Sliceform models are three-dimensional objects created by slicing a solid many times in two directions. The models are a series of cross sections which are made of a set of planes cut from card slotted together.
Most Sliceforms are continuously deformable from the extremes of two flat shapes which form interesting designs in themselves. The intersections of the slices act as hinges.
The pictures you see here do not show their full beauty. You have to make them and play with their endless shapes and see the way light plays on them as you move them about and deform them. As you move the Sliceforms they change colour dramatically at times. This is apart from the constantly varying and interesting shadows they cast.
Who invented Sliceforms?
The Sliceform technique originated with a mathematician called Olaus Henrici who taught in London at the end of the nineteenth and early twentieth centuries. He made models using cross sections of quartic surfaces; these are similar to a sphere but have with cross sections which are ellipses, hyperbolae or parabolae.

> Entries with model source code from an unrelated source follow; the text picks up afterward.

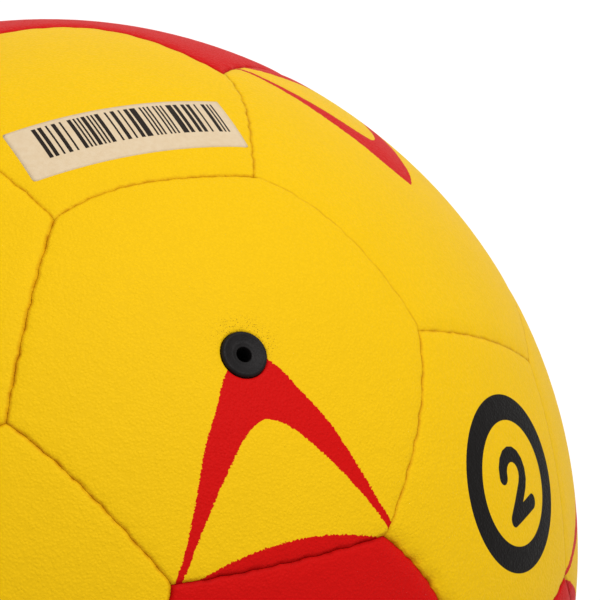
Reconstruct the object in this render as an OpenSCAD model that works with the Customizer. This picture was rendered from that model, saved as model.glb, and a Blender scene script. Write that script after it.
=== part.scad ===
/* [Ball] */
// Outside diameter of the inflated ball, from crown to crown
ball_d = 175; // [160:1:190]

/* [Cover panels] */
// Thickness of the cover skin
cover_t = 1.3; // [1:0.1:1.6]
// Thickness of the hem that is turned in along each seam
hem_t = 1.3; // [1:0.1:1.6]
// Gap between the two hems of a seam
seam_gap = 0.1; // [0.06:0.02:0.2]
// Depth of the crease of a seam below the crown
seam_depth = 0.9; // [0.6:0.1:1.1]
// Radius of the rolled shoulder on each side of a seam
shoulder_r = 6; // [5:0.5:8]

/* [Backing layers] */
// Thickness of the foam behind each panel
foam_t = 1.5; // [1:0.1:2]
// Thickness of the cloth lining behind the foam
lining_t = 1; // [0.8:0.1:1.4]
// Thickness of the glue line between two layers
glue_t = 0.05; // [0.04:0.01:0.1]

/* [Stitching] */
// Width and thickness of the square waxed thread
thread_w = 0.6; // [0.5:0.05:0.7]
// Number of stitches along each seam
stitch_count = 7; // [5:1:8]
// Distance from the end of a seam to its last stitch
stitch_margin = 3; // [2.8:0.1:4]
// Depth of the stitches below the crown
stitch_depth = 2.6; // [2.4:0.1:2.8]
// Clearance of the thread in its needle holes and beside the hems
thread_gap = 0.05; // [0.04:0.01:0.1]

/* [Bladder] */
// Wall of the rubber bladder
bladder_t = 1; // [0.8:0.1:1.4]
// Gap between the lining and the bladder
bladder_gap = 0.15; // [0.1:0.05:0.3]
// Diameter of the balance patch, inside the bladder opposite the valve
balance_d = 26; // [20:1:32]
// Thickness of the balance patch
balance_t = 1.2; // [0.8:0.1:1.6]

/* [Valve] */
// Diameter of the plug's head, which shows in the valve panel
head_d = 7.4; // [6.8:0.1:8.4]
// Height of the head's rim above the crown
head_proud = 0.35; // [0.2:0.05:0.5]
// Radius of the head's rounded rim
rim_r = 0.5; // [0.3:0.1:0.7]
// Depth of the dish in the head
dish_depth = 0.4; // [0.2:0.05:0.5]
// Height of the lip round the needle hole, above the bottom of the dish
lip_h = 0.25; // [0.1:0.05:0.3]
// Width of the lip round the needle hole
lip_w = 0.5; // [0.3:0.1:0.6]
// Gap round the head in the panel's hole
head_gap = 0.1; // [0.08:0.02:0.2]
// Diameter of the plug's stem
stem_d = 5; // [4.4:0.1:5.6]
// Length of the plug's stem below its head
stem_l = 12; // [11:0.5:16]
// Running clearance of the plug in its housing
plug_gap = 0.05; // [0.03:0.01:0.08]
// Diameter of the needle channel
needle_d = 2.4; // [2:0.1:2.6]
// Length of the needle channel, down to the closed lips
needle_l = 10; // [8:0.5:12]
// Outside diameter of the valve housing
housing_d = 11; // [9.5:0.5:13]
// Distance from the underside of the valve panel to the top of the housing
housing_drop = 0.35; // [0.3:0.05:0.5]
// Length of the housing below the end of the stem
housing_tail = 1.5; // [1:0.1:3]
// Diameter of the flange that is bonded inside the bladder
flange_d = 30; // [24:1:36]
// Thickness of the flange
flange_t = 1.2; // [0.8:0.1:1.6]
// Clearance round the housing, in the backing and in the bladder
housing_gap = 0.1; // [0.05:0.05:0.2]

/* [Label] */
// Length of the label
label_l = 37; // [30:1:38]
// Height of the label
label_h = 12; // [8:1:13]
// Thickness of the label
label_t = 0.12; // [0.1:0.02:0.2]
// Distance from the middle of its panel to the middle of the label
label_drop = 12.8; // [11:0.2:13.4]
// Shift of the label along its length
label_shift = 0; // [-1:0.2:1]
// Distance from the middle of a seam at which the label stops
label_inset = 1; // [0.6:0.1:2]

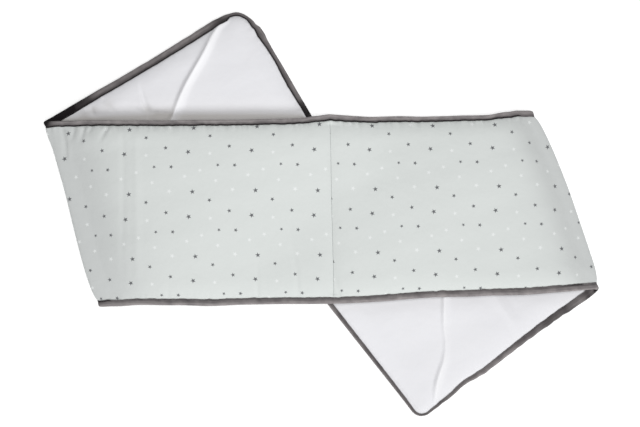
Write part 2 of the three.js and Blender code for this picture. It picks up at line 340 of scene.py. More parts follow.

Models were constructed for sale in Germany by the firm of Martin Schilling. These were designed by Alexander von Brill in Darmstadt.
The method for making the models has not been fully exploited, although it has been used for making packing for fruit and other small regular items.
In the nineteenth century mathematical models were made for teaching and understanding geometry. Many museums have collections of these.
The Strange Surfaces exhibition at the Science Museum in London contains Sliceforms from the 19th century to the present day (by Brill and John Sharp) and other interesting historical models of surfaces. Visit their website for more details.
John Sharp has extended the system to a wide range of surfaces and polyhedra, under the name Sliceforms.